There is one other problem that ought to come up in these discussions, but that I rarely see, and that's the fact that English has far more sounds than letters. I keep seeing the number "44" put up there, but that probably varies depending on dialect, of course.
Now, this isn't a
totally insurmountable problem. Using my own speech as my personal guide, and allowing as many digraphs as I can reasonably squeeze in, I can get the number of necessary letters down to 32, with the possible inclusion of a hyphen or diaresis to distinguish between diphthongs and non-diphthong strings of vowels.
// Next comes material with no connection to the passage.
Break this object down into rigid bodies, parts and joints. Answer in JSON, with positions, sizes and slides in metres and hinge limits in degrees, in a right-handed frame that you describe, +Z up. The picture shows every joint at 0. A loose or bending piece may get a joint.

But it's a very tight squeeze, and for it to work some letters have to lose their existing meanings altogether and take on bizarre new ones, which... let's face it, is REALLY never going to happen. A spelling reform may have an impossibly slim chance of occurring, but nobody is going to really let me get away with saying "Well, q is unnecessary when kw can do the job, so let's make it take on both sounds of th instead".
So all told, we have a whole bunch of bad and silly reasons against spelling reform, and three good ones - the dialect problem (we can work around it, but it'd be a real pain in the butt for everybody concerned), the limited letters problem (ditto), and the inertia problem (I can understand that nobody wants to reprint the OED just because of a few upstarts).